[What is needed] Copy every line, leaving nothing out and adding nothing.

[Data block]
[START]
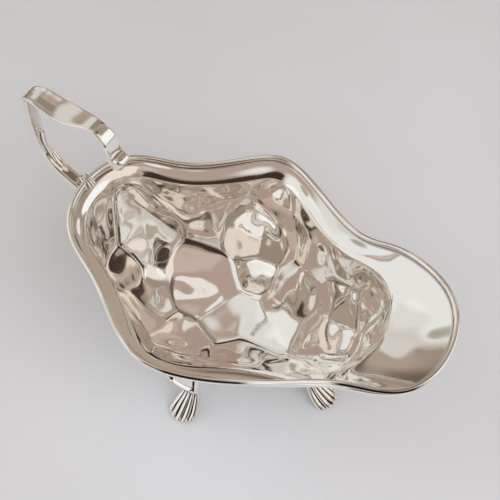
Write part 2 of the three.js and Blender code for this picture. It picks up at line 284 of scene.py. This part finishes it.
# Hand-polished silver: a neutral mirror, a little cloudy where fingers and cloths have been,
# with hair-fine scratches all ways. They are drawn some 0.3 mm wide, coarser than real, to show.
SILVER = "#f6f4f0"
CLOUD_SIZE = 16 * MM
CLOUD_START, CLOUD_FULL = 0.42, 0.7
SCRATCH_WIDTH = 0.3 * MM
SCRATCH_STRETCH = 26
SCRATCH_TURNS = (0.5, 2.1)
SCRATCH_TILT = (0.4, 0.2)
SCRATCH_START, SCRATCH_FULL = 0.62, 0.7
SCRATCH_DEPTH = 0.02 * MM
SCRATCH_STRENGTH = 0.12


def polished_silver(name, smooth, cloudy):
    """Mirror silver: roughness goes between smooth and cloudy with a soft noise, and stretched
    noises crossing at an angle lift the scratches."""
    material, tree = new_material(name)
    place = add_node(tree, "ShaderNodeTexCoord").outputs["Object"]
    clouds = add_node(tree, "ShaderNodeTexNoise",
                      {"Vector": place, "Scale": 1 / CLOUD_SIZE, "Detail": 3, "Roughness": 0.6})
    roughness = add_node(tree, "ShaderNodeMapRange",
                         {"Value": clouds.outputs["Fac"],
                          "From Min": CLOUD_START, "From Max": CLOUD_FULL,
                          "To Min": smooth, "To Max": cloudy})
    height = None
    for turn in SCRATCH_TURNS:
        grain = add_node(tree, "ShaderNodeMapping",
                         {"Vector": place, "Rotation": (*SCRATCH_TILT, turn),
                          "Scale": (1, SCRATCH_STRETCH, SCRATCH_STRETCH)})
        scratch = add_node(tree, "ShaderNodeTexNoise",
                           {"Vector": grain.outputs[0], "Detail": 2,
                            "Scale": 1 / (SCRATCH_WIDTH * SCRATCH_STRETCH)})
        cut = add_node(tree, "ShaderNodeMapRange",
                       {"Value": scratch.outputs["Fac"],
                        "From Min": SCRATCH_START, "From Max": SCRATCH_FULL})
        height = cut if height is None else add_node(
            tree, "ShaderNodeMath", {0: height.outputs[0], 1: cut.outputs[0]}, operation="MAXIMUM")
    bump = add_node(tree, "ShaderNodeBump",
                    {"Height": height.outputs[0], "Strength": SCRATCH_STRENGTH,
                     "Distance": SCRATCH_DEPTH}, invert=True)
    silver = add_node(tree, "ShaderNodeBsdfPrincipled",
                      {"Base Color": to_linear(SILVER), "Metallic": 1,
                       "Roughness": roughness.outputs[0], "Normal": bump.outputs[0]})
    add_node(tree, "ShaderNodeOutputMaterial", {"Surface": silver.outputs[0]})
    return material


body.data.materials.append(
    polished_silver("silver_sheet_polished", smooth=0.02, cloudy=0.055))
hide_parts("body")
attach(body, "root")

# The rim is stiffened by a drawn silver wire, soldered on to the flange all the way round: a
# half-round bead along the outside, and a fine thread inside it with a groove between them.
BEAD_RADIUS = 1.25 * MM
BEAD_POINTS = 15
THREAD_RADIUS = 0.36 * MM
THREAD_SPREAD = 1.1
THREAD_SINK = 0.5
BASE_START = 0.25 * BEAD_RADIUS
WIRE_STEPS = 720

# Painted shade darkens the groove, and a painted dark reflection lies low on two stretches of the
# bead's outer side, each given by its middle and half its length as shares of the way round.
PAINTED_DARK_STRETCHES = [(0.774, 0.036), (0.934, 0.042)]
PAINTED_DARK_FADE = 4
PAINTED_DARK_TOP, PAINTED_DARK_EDGE = 0.7, 0.2
GROOVE_PAINTED_SHADE = 0.7
# The colour of the painted shade and the painted dark reflection on the silver.
PAINTED_SHADE_COLOUR = "#1d1815"


def wire_section():
    """Outline of the wire, as distances in from its outer edge and up from the flange: half a
    circle for the bead, half a smaller one for the thread, and a flat base."""
    half_turn = np.linspace(0, np.pi, BEAD_POINTS)
    bead = np.stack([BEAD_RADIUS * (1 - np.cos(half_turn)), BEAD_RADIUS * np.sin(half_turn)], 1)
    small = half_turn[::2]
    thread = np.stack([2 * BEAD_RADIUS + THREAD_RADIUS * (THREAD_SPREAD - np.cos(small)),
                       THREAD_RADIUS * (np.sin(small) - THREAD_SINK)], 1)
    base_end = 2 * (BEAD_RADIUS + THREAD_RADIUS)
    base = np.array([[base_end, -RIM_BASE], [BASE_START, -RIM_BASE]])
    return np.concatenate([bead, thread, base])


def keep_values(mesh, name, values):
    """Keeps a number at each point of a mesh as an attribute for its material to read."""
    mesh.attributes.new(name, "FLOAT", "POINT").data.foreach_set("value", values.ravel())


def silver_with_painted_shade(name, smooth, cloudy, attribute, unshaded, dark):
    """Polished silver with painted shade: the base colour goes to a dark colour as the attribute
    goes from unshaded to dark."""
    material = polished_silver(name, smooth, cloudy)
    tree = material.node_tree
    shader = next(n for n in tree.nodes if n.type == "BSDF_PRINCIPLED")
    value = add_node(tree, "ShaderNodeAttribute", attribute_name=attribute).outputs["Fac"]
    share = add_node(tree, "ShaderNodeMapRange",
                     {"Value": value, "From Min": unshaded, "From Max": dark})
    colour = add_node(tree, "ShaderNodeMix",
                      {"Factor": share.outputs[0], 6: to_linear(SILVER), 7: to_linear(PAINTED_SHADE_COLOUR)},
                      data_type="RGBA")
    tree.links.new(colour.outputs[2], shader.inputs["Base Color"])
    return material


edge, _, inward, up = flange_axes(np.arange(WIRE_STEPS) / WIRE_STEPS)
section = wire_section()
wire = edge[:, None] + inward[:, None] * section[:, :1] + up[:, None] * section[:, 1:]
rim = add_piece(skin_mesh("rim_wire", wire, looped=True))
# Painted dark reflection: how far each place round the wire lies inside the two stretches, and how
# low each point of the section lies on the bead's outer side.
places = np.arange(WIRE_STEPS)[:, None] / WIRE_STEPS
stretch = sum(np.clip(PAINTED_DARK_FADE * (1 - np.abs(places - middle) / half), 0, 1)
              for middle, half in PAINTED_DARK_STRETCHES)
order = np.arange(len(section))
height = np.where(order <= BEAD_POINTS // 2, section[:, 1] / BEAD_RADIUS, 1)
outer_side = np.clip((PAINTED_DARK_TOP - height) / PAINTED_DARK_EDGE, 0, 1)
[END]
[Reply]
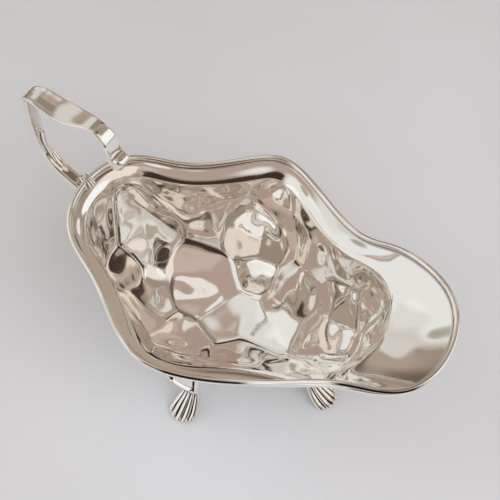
Write part 2 of the three.js and Blender code for this picture. It picks up at line 284 of scene.py. This part finishes it.
# Hand-polished silver: a neutral mirror, a little cloudy where fingers and cloths have been,
# with hair-fine scratches all ways. They are drawn some 0.3 mm wide, coarser than real, to show.
SILVER = "#f6f4f0"
CLOUD_SIZE = 16 * MM
CLOUD_START, CLOUD_FULL = 0.42, 0.7
SCRATCH_WIDTH = 0.3 * MM
SCRATCH_STRETCH = 26
SCRATCH_TURNS = (0.5, 2.1)
SCRATCH_TILT = (0.4, 0.2)
SCRATCH_START, SCRATCH_FULL = 0.62, 0.7
SCRATCH_DEPTH = 0.02 * MM
SCRATCH_STRENGTH = 0.12


def polished_silver(name, smooth, cloudy):
    """Mirror silver: roughness goes between smooth and cloudy with a soft noise, and stretched
    noises crossing at an angle lift the scratches."""
    material, tree = new_material(name)
    place = add_node(tree, "ShaderNodeTexCoord").outputs["Object"]
    clouds = add_node(tree, "ShaderNodeTexNoise",
                      {"Vector": place, "Scale": 1 / CLOUD_SIZE, "Detail": 3, "Roughness": 0.6})
    roughness = add_node(tree, "ShaderNodeMapRange",
                         {"Value": clouds.outputs["Fac"],
                          "From Min": CLOUD_START, "From Max": CLOUD_FULL,
                          "To Min": smooth, "To Max": cloudy})
    height = None
    for turn in SCRATCH_TURNS:
        grain = add_node(tree, "ShaderNodeMapping",
                         {"Vector": place, "Rotation": (*SCRATCH_TILT, turn),
                          "Scale": (1, SCRATCH_STRETCH, SCRATCH_STRETCH)})
        scratch = add_node(tree, "ShaderNodeTexNoise",
                           {"Vector": grain.outputs[0], "Detail": 2,
                            "Scale": 1 / (SCRATCH_WIDTH * SCRATCH_STRETCH)})
        cut = add_node(tree, "ShaderNodeMapRange",
                       {"Value": scratch.outputs["Fac"],
                        "From Min": SCRATCH_START, "From Max": SCRATCH_FULL})
        height = cut if height is None else add_node(
            tree, "ShaderNodeMath", {0: height.outputs[0], 1: cut.outputs[0]}, operation="MAXIMUM")
    bump = add_node(tree, "ShaderNodeBump",
                    {"Height": height.outputs[0], "Strength": SCRATCH_STRENGTH,
                     "Distance": SCRATCH_DEPTH}, invert=True)
    silver = add_node(tree, "ShaderNodeBsdfPrincipled",
                      {"Base Color": to_linear(SILVER), "Metallic": 1,
                       "Roughness": roughness.outputs[0], "Normal": bump.outputs[0]})
    add_node(tree, "ShaderNodeOutputMaterial", {"Surface": silver.outputs[0]})
    return material


body.data.materials.append(
    polished_silver("silver_sheet_polished", smooth=0.02, cloudy=0.055))
hide_parts("body")
attach(body, "root")

# The rim is stiffened by a drawn silver wire, soldered on to the flange all the way round: a
# half-round bead along the outside, and a fine thread inside it with a groove between them.
BEAD_RADIUS = 1.25 * MM
BEAD_POINTS = 15
THREAD_RADIUS = 0.36 * MM
THREAD_SPREAD = 1.1
THREAD_SINK = 0.5
BASE_START = 0.25 * BEAD_RADIUS
WIRE_STEPS = 720

# Painted shade darkens the groove, and a painted dark reflection lies low on two stretches of the
# bead's outer side, each given by its middle and half its length as shares of the way round.
PAINTED_DARK_STRETCHES = [(0.774, 0.036), (0.934, 0.042)]
PAINTED_DARK_FADE = 4
PAINTED_DARK_TOP, PAINTED_DARK_EDGE = 0.7, 0.2
GROOVE_PAINTED_SHADE = 0.7
# The colour of the painted shade and the painted dark reflection on the silver.
PAINTED_SHADE_COLOUR = "#1d1815"


def wire_section():
    """Outline of the wire, as distances in from its outer edge and up from the flange: half a
    circle for the bead, half a smaller one for the thread, and a flat base."""
    half_turn = np.linspace(0, np.pi, BEAD_POINTS)
    bead = np.stack([BEAD_RADIUS * (1 - np.cos(half_turn)), BEAD_RADIUS * np.sin(half_turn)], 1)
    small = half_turn[::2]
    thread = np.stack([2 * BEAD_RADIUS + THREAD_RADIUS * (THREAD_SPREAD - np.cos(small)),
                       THREAD_RADIUS * (np.sin(small) - THREAD_SINK)], 1)
    base_end = 2 * (BEAD_RADIUS + THREAD_RADIUS)
    base = np.array([[base_end, -RIM_BASE], [BASE_START, -RIM_BASE]])
    return np.concatenate([bead, thread, base])


def keep_values(mesh, name, values):
    """Keeps a number at each point of a mesh as an attribute for its material to read."""
    mesh.attributes.new(name, "FLOAT", "POINT").data.foreach_set("value", values.ravel())


def silver_with_painted_shade(name, smooth, cloudy, attribute, unshaded, dark):
    """Polished silver with painted shade: the base colour goes to a dark colour as the attribute
    goes from unshaded to dark."""
    material = polished_silver(name, smooth, cloudy)
    tree = material.node_tree
    shader = next(n for n in tree.nodes if n.type == "BSDF_PRINCIPLED")
    value = add_node(tree, "ShaderNodeAttribute", attribute_name=attribute).outputs["Fac"]
    share = add_node(tree, "ShaderNodeMapRange",
                     {"Value": value, "From Min": unshaded, "From Max": dark})
    colour = add_node(tree, "ShaderNodeMix",
                      {"Factor": share.outputs[0], 6: to_linear(SILVER), 7: to_linear(PAINTED_SHADE_COLOUR)},
                      data_type="RGBA")
    tree.links.new(colour.outputs[2], shader.inputs["Base Color"])
    return material


edge, _, inward, up = flange_axes(np.arange(WIRE_STEPS) / WIRE_STEPS)
section = wire_section()
wire = edge[:, None] + inward[:, None] * section[:, :1] + up[:, None] * section[:, 1:]
rim = add_piece(skin_mesh("rim_wire", wire, looped=True))
# Painted dark reflection: how far each place round the wire lies inside the two stretches, and how
# low each point of the section lies on the bead's outer side.
places = np.arange(WIRE_STEPS)[:, None] / WIRE_STEPS
stretch = sum(np.clip(PAINTED_DARK_FADE * (1 - np.abs(places - middle) / half), 0, 1)
              for middle, half in PAINTED_DARK_STRETCHES)
order = np.arange(len(section))
height = np.where(order <= BEAD_POINTS // 2, section[:, 1] / BEAD_RADIUS, 1)
outer_side = np.clip((PAINTED_DARK_TOP - height) / PAINTED_DARK_EDGE, 0, 1)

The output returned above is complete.